Sa mère désespérée de ne pas le voir revenir chez elle, l’appela,
le supplia de s’éloigner de
son maître et de fonder un foyer. Jean Biés rapporte ce dialogue entre la mère
et le fils :
-« Voici
le coffret de mes bijoux ; je les ai gardés pour toi afin que tu fondes
un foyer
-Que
ferai-je de tout cet or ?
-Cesse
de suivre le Cheikh Al-Alawi ; élève une famille ; ces
bijoux sont à toi ; je te les donne.
-
Et moi, je te les donne afin que tu me laisses suivre le Cheikh. »
J’ajouterai
qu’il s’était rendu à l’âge de 24 ans (en 1922)
à l’université de la Zaytûna à Tunis avec la permission du Cheikh
Al-Alawi, pour perfectionner pendant deux ans ses connaissances en langue
arabe et en sciences théologiques. Après ce court séjour hors de l’Algérie,
il revint près de son maître pour se consacrer entièrement au service de la
tariqa.
Le
Cheikh, ayant remarqué son aptitude à l’éducation spirituelle, le
rapprocha intimement de lui et lui confia de nombreuses tâches, notamment
celle de le représenter à différentes occasions. D’ailleurs, une année
plus tard, il le maria à sa nièce, Kheira Benalioua, qu’il avait adoptée
et élevée comme sa fille à la mort de ses parents.
Sentant
sa fin proche, le Cheikh Al-Alawi l’adopta comme fils
et devant le cadi de la Mahakma
de Mostaganem il en fit
son légataire universel comme le stipule l’extrait de l’acte
testamentaire référencé
KK838, n° 594 du répertoire de la Mahakma : article quatrième,
« Les biens de toutes natures présentement constitués habous seront
gérés par l’honorable Sid Bentounès Adda ould Benaouda, demeurant à
Mostaganem, institué au rang de fils du fondateur.
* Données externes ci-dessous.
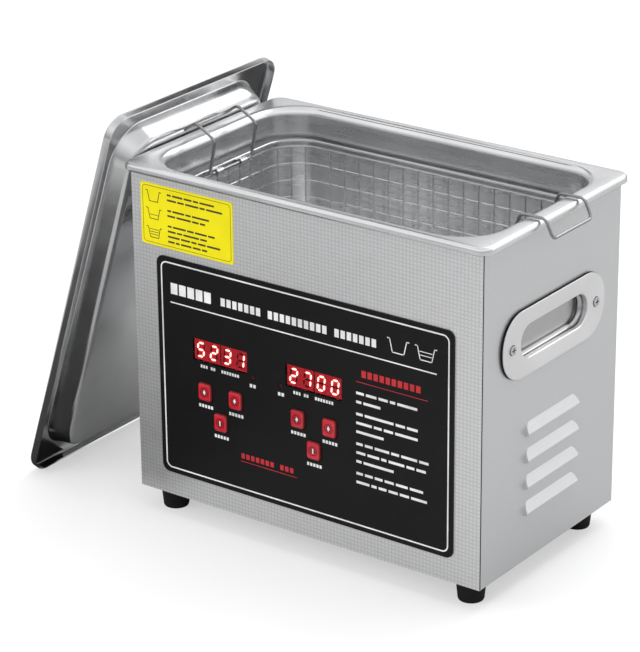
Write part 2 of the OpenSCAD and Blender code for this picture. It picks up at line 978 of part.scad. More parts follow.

Cet administrateur
exercera sa gérance selon les prescriptions édictées sans que nul puisse
s’y opposer, à moins qu’il ne contrevienne excessivement à la volonté
du fondateur quant à la destination du habous. Il administrera ainsi tous les
biens sus-indiqués, sa vie durant ; à sa mort, la gérance sera confiée
au plus vertueux de ses fils et s’il n’a pas de postérité habile à
cette fonction, l’administrateur sera choisi parmi les adeptes de la Confrérie
dont la conduite sera bonne et l’esprit de sagesse sera certain. »
Il
succéda donc à son sublime maître décédé le 14 juillet 1934. Il assura
la pérennité de son œuvre dans la continuité de l’éducation spirituelle
d’éveil donnée à la Zaouia mère de Mostaganem ainsi qu’à travers les
autres zaouias alawiyas d’Algérie,
du Maroc, de Palestine, de Syrie, de Jordanie, d’Égypte, du Hedjaz
etc.
De
différents pays du monde musulman et non musulman, de nombreuses personnalités
venaient, à Mostaganem, lui rendre visite. Elles trouvaient toujours un
accueil chaleureux et vivant comme nous le montre le témoignage de Catherine
Delorme, venue à l’occasion de « l’ihtifal »
rencontrer le Cheikh :
« Le
Cheikh Adda Ben Tounes se tenait
devant la porte pour accueillir les pèlerins qui affluaient de toutes les régions
du Maroc et de l’Algérie. Il semblait attendre mon arrivée et me reçut
comme un membre de sa famille spirituelle, me témoignant même une estime
particulière. Étonnée par ces marques de considérations, à la fois
gênée et rassurée par cet accueil, j’étais aussi inquiète d’arriver
ainsi en pleine fête parmi la multitude des foqaras.(...) J’écoutais ce
qu’il me disait, mais je ne l’entendais qu’à peine. Le visage du Cheikh
absorbait mon attention. J’y découvrais, comme dans un livre ouvert, un trésor
de vertu, d’amour, de patience et de sincérité qui, par sa réserve
pudique, imprégnait ses traits d’une douceur plus impressionnante qu’une
fière assurance. »
Son
charisme, sa simplicité et son humanisme étaient reconnus par tous les
habitants de sa ville dont il était aimé et respecté. A l’occasion
de ces congrès, l’atmosphère de
Mostaganem était irisée
de l’exaltation
qui émanait de la beauté des chants mystiques. Elle devenait en
l’espace d’un temps, le carrefour universel où se rencontraient des
hommes et des femmes assoiffés d’amour divin,
témoignage vivant de la fraternité humaine.